I learn things in our conversations, like how Alice Coltrane condemned vanity but not at the expense of grooming, how she rebuked the cult of fame and celebrity but never abandoned legacy — her husband’s, the creators or her own. Alice Coltrane, though not militant, upheld the tenets of co-terminal groups like the Black Panthers in forming a self-governing collective, though hers was not overtly racialized; it was radical in the sense that it broke with dead roots to plant new ones that endure until now. The ashram she built in the Santa Monica mountains was as subversive as any free school or fringe arts cohort, just without the shrillness of dogma. The household was vegetarian before this was trendy or socially acceptable, and yet not in an uppity way. Michelle recalls her and her siblings riding bikes with the Jackson family children in some idyllic nondenominational order of Black music.

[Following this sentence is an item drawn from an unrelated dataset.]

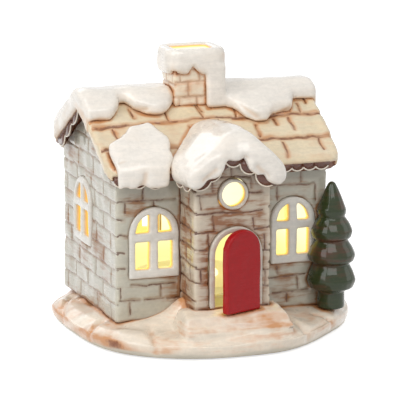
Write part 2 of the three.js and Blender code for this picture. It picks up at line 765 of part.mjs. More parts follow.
// The tiles with a seam of clearance, including what the snow has to clear at the eaves and verges
function roofClearance() {
  const front = houseY - frontReach - seam;
  const back = houseY + backReach + seam;
  const section = [
    [front, roofTop(front, tileStep + 2 * seam)],
    [houseY, ridgeHeight + tileStep + 2 * seam],
    [back, roofTop(back, tileStep + 2 * seam)],
    [back, 0],
    [front, 0],
  ];
  return prismX(section, houseLeft - vergeOverhang - seam, houseRight + vergeOverhang + seam);
}

// The snow that runs down the stack's right side on to the roof
function chimneyRun(grow = 0) {
  const right = chimneyX + chimneyWidth / 2;
  const along = chimneyDepth / 2 + capRun.spread + grow;
  return box(right - capRun.overlap - grow, right + chimneySnowThickness - capRun.thinner + grow,
    chimneyY - along, chimneyY + along, ridgeHeight - chimneyRoot, chimneyTop - chimneySnowDrop + capRun.rise);
}

// Plan outlines of the snow on the main roof.
// Each number is a share: across, of half the roof's width, and along, of the way from ridge to eave.
const ridgePlanLeft = [
  [-1.016, -0.35], [-0.819, -0.338], [-0.74, -0.233], [-0.717, -0.136], [-0.63, -0.126],
  [-0.583, -0.233], [-0.504, -0.291], [-0.409, -0.32], [-0.331, -0.282], [-0.252, -0.194],
  [-0.198, -0.136], [-0.198, 0.214], [-0.283, 0.272], [-0.409, 0.252], [-0.52, 0.388],
  [-0.63, 0.544], [-0.724, 0.718], [-0.756, 0.932], [-0.787, 1.107], [-0.82, 1.107],
  [-0.915, 1.023], [-0.961, 0.977], [-0.996, 0.915], [-1.02, 0.766],
];

const ridgePlanRight = [
  [0.142, -0.252], [0.189, -0.262], [0.268, -0.311], [0.331, -0.427], [0.409, -0.485],
  [0.504, -0.485], [0.567, -0.398], [0.74, -0.379], [0.803, -0.233], [1.016, -0.223],
  [1.016, 0.233], [0.819, 0.252], [0.756, 0.35], [0.598, 0.388], [0.488, 0.291], [0.315, 0.272],
  [0.142, 0.311],
];

const eavePlanFront = [
  [-0.955, -0.74], [-0.85, -0.699], [-0.772, -0.621], [-0.724, -0.534], [-0.528, -0.515],
  [-0.472, -0.621], [-0.417, -0.718], [-0.457, -0.854], [-0.449, -0.951], [-0.504, -1.01],
  [-0.52, -1.32], [-0.93, -1.32], [-0.955, -1],
];

const eavePlanBack = [
  [-0.283, 1.107], [-0.315, 0.816], [-0.189, 0.66], [-0.031, 0.718], [0.126, 0.621],
  [0.315, 0.699], [0.504, 0.602], [0.693, 0.699], [0.85, 0.816], [0.882, 1.107],
];

// Notches between the lobes of the eave snow: place and radius, as shares of half the roof's width
const notchesFront = [[-0.74, 0.038], [-0.882, 0.025]];
const notchesBack = [[-0.094, 0.035], [0.189, 0.041], [0.472, 0.031]];

function onRoof(plan) {
  return plan.map(([across, along]) => [houseX + across * roofHalf, houseY + along * reachOf(along)]);
}

function ridgeSnow(name, plan) {
  let snow = blanket(onRoof(plan)).subtract(roofClearance());
  snow = snow.subtract(chimneyRun(seam)).subtract(capBody(seam));
  snow = snow.subtract(chimneyBlock(ridgeHeight - chimneyRoot, chimneyTop, seam));
  add(name, snow, finishes.snow);
}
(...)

Ravi bears an eerie resemblance to John on the day of the Super Bowl, when we gather at Michelle’s Topanga home for an ashram service for which Alice’s voice is the master of ceremonies. She laughs into the room, about vanity again, against it, about the soul. We sing Sanskrit bhajans as an ensemble and break to watch Kendrick’s halftime show. Black music is so relentlessly true to itself when you look away from the trappings of industry, it’s the closest estimation we have of utopia. Ravi circles the room with a camera the way his father did to capture footage of family road trips from the early 1960s. It’s not luck that sustains this closeness but dedication, to the spirit of Alice and that of John, so that the now-decadent obsession with them is both warranted and a threat to all this depth and private beauty.
Commercialized saint-making is dehumanizing, and bypasses genuine mourning by reducing people to idols. The unsuspecting saints may be gone by the time they realize that the pedestal to which we annexed them was a cliff or tripwire trapping them in the theater of an idea of themselves. Then their effigies become our pedestals, which we stand on to feel whole (they have no say in the matter).
I don’t see a way out for Alice Coltrane other than through the extractive and back into the quiet. Maybe a museum retrospective offers just that, and the ability to pose these ideas.
In the galleries, Coltrane is divinity itself, the muse, where a muse is someone who remains silent so that you can speak for her as you wish. But it’s not possible to use her in this way undetected. What we ultimately witness is the feeling of the Hammer itself praying on her altar, which is what’s brilliant about the curatorial work of the project: Its limitations become the artistic statement.